Riding the elevator to the floor I had been instructed to get off at, I walked into a reception area and stated my business to the lady behind the counter.  She informed that I was in the right place and that the interviewers would be with me shortly.  Before I sat down, she informed that the office was running a bit behind and that my interview might be a few minutes late.  I thanked her and sat down.  It was 11 AM, exactly.  I waited.  And waited.  I won’t bore you with the details of what I thought about as I waited.  Suffice it to say that it was 11:40 AM before a gentleman came from the back office to introduce himself to me and lead me to the interview.  By that time, the next hopeful had already shown up in the waiting room.  We sat awkwardly beside one another and did not make conversation.

What was particularly bewildering about this single encounter was its briefness.  I had, for whatever reason, impressed the reviewers of the paper applications enough to be granted an in-person interview for this position.  With that considered, it makes sense to assume that the department was at least somewhat interested in me before this encounter.  Despite these axioms, the interview lasted just longer than ten minutes and absolutely shorter than fifteen.  I’ll be the first to admit when I have screwed something up badly, but there was honestly nothing I could have done in that brief a time period to justify this absurd length (or lack thereof).  I was asked one or two questions about my interests, whether I was a good public speaker and if I was prepared for Edmonton winters (har har).  That was it.

I was then given the opportunity to ask questions.  Perhaps mostly relevantly, I inquired about the structure and timeline for second interviews.  This position had advertised that, if the powers that be were interested, they would invite you for a second interview.  The advertisement had been silent as to the time period between the first and second interviews (as well as how soon applicants might hear about their success at the first interview).  Not only was I interested in the answer to this from an employment perspective, I had not yet booked my flight home and I only had my hotel until the next day.  Nodding his head in an understanding fashion, the younger of the two interviewers stated that they would make their decisions by the end of that day and would let applicants know the following morning.  Handing me their business cards, I was ushered back out to the reception area.

This was one of those situations where the interview had gone neither horribly nor spectacularly.  I felt somewhat annoyed at the lack of chance I had to make an impression.  Regardless, the job itself was very appealing and I had no choice but to play ball.  I took the rest of the day to hit the hot tub, hang out with law friends in Edmonton and enjoy a dinner out.  Before going to bed that night, I made the executive decision to lengthen my stay in Edmonton for at least another 24 hours.  The hotel where I was staying could not be booked for another night at the same, cheap rate I had booked it for originally.  As such, I experimented with Hotwire and managed to snag a cheap room at the Holiday Inn just a few blocks away.  The best part was that this location also had a hot tub.  Everything was coming up Whibbs.
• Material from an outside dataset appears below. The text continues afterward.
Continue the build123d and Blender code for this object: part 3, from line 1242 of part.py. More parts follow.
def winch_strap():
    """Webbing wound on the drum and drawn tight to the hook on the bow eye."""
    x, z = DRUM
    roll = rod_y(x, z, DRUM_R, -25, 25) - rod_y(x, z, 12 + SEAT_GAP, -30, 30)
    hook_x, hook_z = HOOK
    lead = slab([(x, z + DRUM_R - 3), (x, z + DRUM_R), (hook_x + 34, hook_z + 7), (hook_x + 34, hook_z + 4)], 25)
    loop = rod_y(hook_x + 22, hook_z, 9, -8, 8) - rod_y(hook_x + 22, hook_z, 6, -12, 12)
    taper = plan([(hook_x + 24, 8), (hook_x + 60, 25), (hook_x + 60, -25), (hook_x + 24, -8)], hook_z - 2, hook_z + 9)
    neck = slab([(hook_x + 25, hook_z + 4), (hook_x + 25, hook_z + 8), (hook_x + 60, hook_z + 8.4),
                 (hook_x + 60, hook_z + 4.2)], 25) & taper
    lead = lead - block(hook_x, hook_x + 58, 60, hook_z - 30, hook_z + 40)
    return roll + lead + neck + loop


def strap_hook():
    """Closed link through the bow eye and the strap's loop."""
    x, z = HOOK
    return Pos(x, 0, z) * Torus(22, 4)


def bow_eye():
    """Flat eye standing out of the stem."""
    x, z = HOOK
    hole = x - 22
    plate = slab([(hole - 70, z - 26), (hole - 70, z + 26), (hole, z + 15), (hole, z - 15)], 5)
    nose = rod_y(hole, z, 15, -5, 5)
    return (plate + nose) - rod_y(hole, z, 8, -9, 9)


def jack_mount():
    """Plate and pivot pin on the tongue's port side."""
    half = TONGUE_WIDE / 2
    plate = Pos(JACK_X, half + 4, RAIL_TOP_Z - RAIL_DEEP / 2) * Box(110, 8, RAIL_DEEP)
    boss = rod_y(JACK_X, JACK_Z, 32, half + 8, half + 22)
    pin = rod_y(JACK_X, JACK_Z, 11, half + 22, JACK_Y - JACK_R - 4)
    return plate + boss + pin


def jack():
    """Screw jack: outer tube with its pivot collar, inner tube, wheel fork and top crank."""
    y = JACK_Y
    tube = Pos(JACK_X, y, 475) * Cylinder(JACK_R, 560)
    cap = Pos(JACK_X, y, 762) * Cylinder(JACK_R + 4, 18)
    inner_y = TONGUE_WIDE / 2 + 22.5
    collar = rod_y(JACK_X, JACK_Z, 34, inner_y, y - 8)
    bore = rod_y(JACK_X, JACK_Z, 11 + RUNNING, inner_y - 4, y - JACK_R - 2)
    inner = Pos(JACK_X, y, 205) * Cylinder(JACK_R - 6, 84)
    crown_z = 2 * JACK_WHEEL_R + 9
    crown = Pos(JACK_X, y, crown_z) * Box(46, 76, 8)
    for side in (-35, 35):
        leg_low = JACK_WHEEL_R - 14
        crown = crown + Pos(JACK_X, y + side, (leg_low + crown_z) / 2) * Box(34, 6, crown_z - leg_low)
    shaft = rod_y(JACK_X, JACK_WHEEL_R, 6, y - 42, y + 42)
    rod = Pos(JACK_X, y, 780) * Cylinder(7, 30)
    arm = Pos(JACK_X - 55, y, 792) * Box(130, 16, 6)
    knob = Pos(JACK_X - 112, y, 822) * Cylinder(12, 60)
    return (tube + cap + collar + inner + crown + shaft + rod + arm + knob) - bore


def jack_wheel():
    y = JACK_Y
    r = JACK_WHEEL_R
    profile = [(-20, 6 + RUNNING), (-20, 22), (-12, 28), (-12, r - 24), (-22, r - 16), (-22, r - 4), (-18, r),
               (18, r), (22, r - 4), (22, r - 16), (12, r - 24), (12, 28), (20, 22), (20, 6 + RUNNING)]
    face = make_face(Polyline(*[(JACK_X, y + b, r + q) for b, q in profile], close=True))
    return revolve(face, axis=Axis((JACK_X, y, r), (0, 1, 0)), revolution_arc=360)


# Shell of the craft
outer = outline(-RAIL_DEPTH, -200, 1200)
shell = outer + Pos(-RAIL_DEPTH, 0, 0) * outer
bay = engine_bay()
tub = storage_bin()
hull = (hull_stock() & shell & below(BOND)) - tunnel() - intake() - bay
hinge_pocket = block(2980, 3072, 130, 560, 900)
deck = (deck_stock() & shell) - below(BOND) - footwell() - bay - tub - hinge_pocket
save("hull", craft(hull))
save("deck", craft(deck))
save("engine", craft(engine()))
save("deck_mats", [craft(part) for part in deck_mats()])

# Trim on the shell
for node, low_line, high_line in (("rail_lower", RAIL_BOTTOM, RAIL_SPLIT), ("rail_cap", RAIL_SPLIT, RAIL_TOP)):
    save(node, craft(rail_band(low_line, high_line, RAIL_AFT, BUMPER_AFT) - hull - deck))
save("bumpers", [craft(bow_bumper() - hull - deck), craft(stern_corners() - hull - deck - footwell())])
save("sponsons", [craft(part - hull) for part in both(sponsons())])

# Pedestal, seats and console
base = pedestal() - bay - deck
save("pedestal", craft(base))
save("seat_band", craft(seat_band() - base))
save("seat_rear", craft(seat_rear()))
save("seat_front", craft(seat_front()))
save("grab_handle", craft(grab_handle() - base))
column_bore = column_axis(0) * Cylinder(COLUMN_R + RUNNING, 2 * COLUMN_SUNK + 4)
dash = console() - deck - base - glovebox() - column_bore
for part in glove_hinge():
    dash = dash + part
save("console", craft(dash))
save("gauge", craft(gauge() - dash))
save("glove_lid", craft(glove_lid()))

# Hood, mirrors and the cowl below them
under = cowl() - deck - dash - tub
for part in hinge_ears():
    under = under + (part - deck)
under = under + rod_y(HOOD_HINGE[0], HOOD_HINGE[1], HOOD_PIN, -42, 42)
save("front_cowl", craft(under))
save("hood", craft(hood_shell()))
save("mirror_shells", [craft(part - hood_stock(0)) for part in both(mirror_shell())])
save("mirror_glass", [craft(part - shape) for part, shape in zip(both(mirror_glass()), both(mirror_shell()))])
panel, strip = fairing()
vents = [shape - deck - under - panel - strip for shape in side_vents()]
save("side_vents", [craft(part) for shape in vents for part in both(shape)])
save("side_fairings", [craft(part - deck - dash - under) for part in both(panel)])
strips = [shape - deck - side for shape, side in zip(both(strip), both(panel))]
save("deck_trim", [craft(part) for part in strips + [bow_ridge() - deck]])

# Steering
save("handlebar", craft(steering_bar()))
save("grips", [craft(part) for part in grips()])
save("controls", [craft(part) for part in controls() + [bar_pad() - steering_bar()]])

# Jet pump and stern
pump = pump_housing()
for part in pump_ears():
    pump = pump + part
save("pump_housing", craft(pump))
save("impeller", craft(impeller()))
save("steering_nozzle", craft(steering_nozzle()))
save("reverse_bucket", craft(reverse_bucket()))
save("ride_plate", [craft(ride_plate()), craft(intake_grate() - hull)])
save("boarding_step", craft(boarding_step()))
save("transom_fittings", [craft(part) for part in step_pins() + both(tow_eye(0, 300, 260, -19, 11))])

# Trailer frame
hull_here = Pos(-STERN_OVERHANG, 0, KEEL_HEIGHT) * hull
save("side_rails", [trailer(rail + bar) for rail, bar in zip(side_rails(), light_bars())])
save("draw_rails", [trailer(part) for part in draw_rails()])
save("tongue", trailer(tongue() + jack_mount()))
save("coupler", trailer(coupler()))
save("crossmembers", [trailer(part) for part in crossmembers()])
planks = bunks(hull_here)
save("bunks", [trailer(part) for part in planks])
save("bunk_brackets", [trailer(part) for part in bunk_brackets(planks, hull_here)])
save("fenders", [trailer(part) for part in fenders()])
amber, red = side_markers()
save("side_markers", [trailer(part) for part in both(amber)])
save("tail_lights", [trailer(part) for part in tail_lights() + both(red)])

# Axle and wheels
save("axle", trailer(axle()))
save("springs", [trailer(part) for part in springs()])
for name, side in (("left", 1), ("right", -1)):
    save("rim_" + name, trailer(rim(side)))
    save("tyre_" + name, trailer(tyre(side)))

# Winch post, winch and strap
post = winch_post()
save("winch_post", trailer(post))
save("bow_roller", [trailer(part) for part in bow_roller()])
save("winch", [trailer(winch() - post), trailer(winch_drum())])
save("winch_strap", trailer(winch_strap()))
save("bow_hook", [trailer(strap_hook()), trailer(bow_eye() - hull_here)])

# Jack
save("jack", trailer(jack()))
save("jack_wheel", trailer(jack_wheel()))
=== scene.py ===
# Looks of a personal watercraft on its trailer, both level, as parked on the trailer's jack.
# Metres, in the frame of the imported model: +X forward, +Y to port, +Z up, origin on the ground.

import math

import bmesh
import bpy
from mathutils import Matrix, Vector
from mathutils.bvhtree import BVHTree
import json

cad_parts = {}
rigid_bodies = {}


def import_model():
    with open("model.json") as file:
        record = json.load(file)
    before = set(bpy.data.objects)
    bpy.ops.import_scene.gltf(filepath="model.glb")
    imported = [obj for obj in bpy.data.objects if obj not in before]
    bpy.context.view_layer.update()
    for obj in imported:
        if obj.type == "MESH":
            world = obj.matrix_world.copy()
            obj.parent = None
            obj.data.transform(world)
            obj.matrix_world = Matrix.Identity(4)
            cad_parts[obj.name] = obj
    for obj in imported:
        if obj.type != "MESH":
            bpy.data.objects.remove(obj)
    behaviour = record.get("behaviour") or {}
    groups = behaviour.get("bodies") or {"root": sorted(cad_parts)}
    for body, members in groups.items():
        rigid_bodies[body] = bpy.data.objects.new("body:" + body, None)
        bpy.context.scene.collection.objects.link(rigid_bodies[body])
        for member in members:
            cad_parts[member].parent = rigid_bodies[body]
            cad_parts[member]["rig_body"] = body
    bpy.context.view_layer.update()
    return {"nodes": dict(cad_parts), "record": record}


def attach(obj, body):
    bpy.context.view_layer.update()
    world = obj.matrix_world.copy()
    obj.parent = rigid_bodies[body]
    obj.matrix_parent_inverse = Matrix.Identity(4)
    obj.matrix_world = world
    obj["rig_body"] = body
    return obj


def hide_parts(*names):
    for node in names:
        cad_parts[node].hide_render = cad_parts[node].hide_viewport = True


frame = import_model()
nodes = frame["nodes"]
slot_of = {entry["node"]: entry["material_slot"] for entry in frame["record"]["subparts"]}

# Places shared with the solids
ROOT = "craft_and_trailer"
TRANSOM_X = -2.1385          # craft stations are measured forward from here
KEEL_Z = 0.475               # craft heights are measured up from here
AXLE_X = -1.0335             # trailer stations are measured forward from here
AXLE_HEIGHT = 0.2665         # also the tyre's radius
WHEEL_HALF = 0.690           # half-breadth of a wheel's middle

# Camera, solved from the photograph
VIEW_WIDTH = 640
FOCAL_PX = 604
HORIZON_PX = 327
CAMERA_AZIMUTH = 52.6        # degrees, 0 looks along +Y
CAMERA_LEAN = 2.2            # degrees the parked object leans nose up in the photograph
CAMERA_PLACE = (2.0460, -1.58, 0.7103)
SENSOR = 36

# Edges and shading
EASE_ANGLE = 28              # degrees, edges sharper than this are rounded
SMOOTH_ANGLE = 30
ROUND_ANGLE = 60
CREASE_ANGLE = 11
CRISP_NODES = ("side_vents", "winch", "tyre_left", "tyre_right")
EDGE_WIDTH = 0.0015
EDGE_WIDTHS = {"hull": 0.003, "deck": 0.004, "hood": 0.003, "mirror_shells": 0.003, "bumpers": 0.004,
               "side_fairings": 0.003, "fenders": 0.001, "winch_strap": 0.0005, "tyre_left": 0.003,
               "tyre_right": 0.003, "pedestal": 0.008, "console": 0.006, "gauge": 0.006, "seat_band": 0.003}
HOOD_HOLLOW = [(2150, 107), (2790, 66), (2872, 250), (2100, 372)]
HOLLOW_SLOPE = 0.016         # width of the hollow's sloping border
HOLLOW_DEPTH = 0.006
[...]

The next morning, feeling more than a little like a drifter, I packed up my suit and made the short walk over to the Holiday Inn.  Checking in at about noon, I deposited my luggage in my room and checked my phone and e-mail for any word from Alberta Justice.  Nothing.  I figured that worrying was not going to do any good, so I took the rest of the day to explore the ninth wonder of the modern world: West Edmonton Mall.  Going there on a Tuesday afternoon was like wandering through an abandoned stadium.  Regardless, it was fun in a solitary type of way and I almost spent money on the indoor rides.  Marshalling my adulthood, I instead grabbed a bus back to my hotel.  By the evening, I was getting a little panicky again.  I couldn’t really afford to spend another night at a hotel and I still had not figured out a return flight.  My worst was fear was making plans to fly home and THEN hearing about a second interview.
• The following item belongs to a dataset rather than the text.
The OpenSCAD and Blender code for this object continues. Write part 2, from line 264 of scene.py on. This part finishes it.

The next morning, I checked out of my hotel and essentially became homeless for a few brief hours.  I threw my suit bag over my arm, hoisted my backpack onto my shoulders and beelined to a familiar hub for most drifters and ne’er do wells – I went to a Tim Hortons.  Sitting down with an ice-cold chocolate milk, I signed onto Tim’s complimentary wifi.  There was still no word from Alberta Justice.  Feeling desperate, I wrote an e-mail to the address that had first contacted me to schedule an interview.  It’s difficult to say for sure, but I estimate that I spent a good 45 minutes drafting a five-line e-mail asking if offers for second interviews had gone out.  I was very conscious of the phrasing of my e-mail so as to avoid asking someone to violate any kind of confidentiality.  I did not even ask if I had been selected for a second interview, just if those offers had gone out.  I hit “Send” and began to wait.

As it turns out, I needn’t have been so careful.  Fifteen minutes after my initial correspondence, I got a reply saying “Hello, Stephen.  Unfortunately, you were not selected for a second interview.  Best wishes, etc.”  It is unclear when (or if) I would have found this out, had I not asked.  I was rather numb at this point and actually kind of amused at the brusqueness of it all.  Signing onto Expedia, I was able to find a flight to Toronto from Edmonton for that evening.  As a bonus, it wasn’t even terribly expensive.  You really must count all of the little victories in this life.
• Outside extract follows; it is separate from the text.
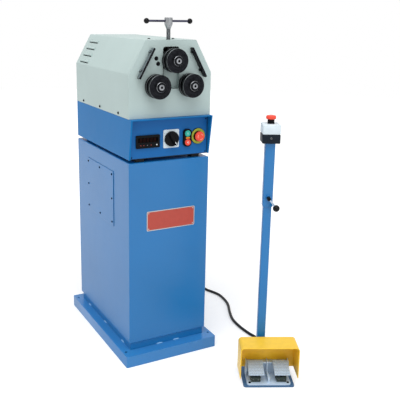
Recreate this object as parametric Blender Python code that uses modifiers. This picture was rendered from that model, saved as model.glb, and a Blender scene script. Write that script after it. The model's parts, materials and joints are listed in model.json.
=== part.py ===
"""Angle roll bender on a cabinet, with a foot station on a cable.

Metres, +Z up, -Y to the front. The origin is the centre of the base tray's underside.
The foot station has its own frame: its origin is the middle of its plate's front edge.
"""

import math

import bmesh
import bpy
from mathutils import Matrix, Vector

# Clearances
seat_gap = 0.0003
running_gap = 0.0004
overrun = 0.002

# Base tray
tray_width = 0.398
tray_depth = 0.638
tray_height = 0.046
tray_sheet = 0.004
tray_corner_radius = 0.006
anchor_hole_radius = 0.0055
anchor_side_setback = 0.014
anchor_front_setback = 0.042
anchor_rear_setback = 0.035

# Cabinet
cabinet_width = 0.338
cabinet_front = -0.277
cabinet_back = 0.287
cabinet_height = 0.756
cabinet_sheet = 0.0025
cabinet_edge_radius = 0.0025
plinth_height = 0.030
plinth_inset = 0.007
cable_pass_radius = 0.030
cable_pass_y = 0.180

# Cover on the cabinet's left side
cover_depth = 0.290
cover_height = 0.225
cover_middle_y = 0.0195
cover_middle_z = 0.629
cover_sheet = 0.002
cover_lap = 0.020
cover_corner_radius = 0.004

# Electrical plate inside the cabinet, on the wall opposite the cover
electrics_depth = 0.240
electrics_height = 0.190
electrics_sheet = 0.003
standoff_length = 0.020
standoff_radius = 0.006
standoff_inset = 0.020
contactor_depth = 0.075
contactor_width = 0.045
contactor_height = 0.085
transformer_depth = 0.085
transformer_width = 0.075
transformer_height = 0.095
electrics_spacing = 0.018

# Riser pads between cabinet and console
riser_height = 0.013
riser_width = 0.034
riser_depth = 0.040
riser_side_setback = 0.035
riser_end_setback = 0.015
riser_edge_radius = 0.0015

# Console
console_height = 0.152
console_sheet = 0.003
console_cheek = 0.006
console_lean = 0.024
console_ledge = 0.0035
panel_setback = 0.007
console_edge_radius = 0.0012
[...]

I used a mixture of trains and buses to make my way to Edmonton’s airport.  My flight was scheduled for 6 PM and I must have gotten to the airport for 1 PM or so.  I enjoyed a light lunch at the airport Montana’s with the last bit of money I had.   Despondently browsing social media s I munched my club sandwich, I noticed a headline: “What Ever Happened to Balloon Boy?”. I read the article and wondered idly if I might be better off inventing prototype hot air balloons and trying to get on Wife Swap.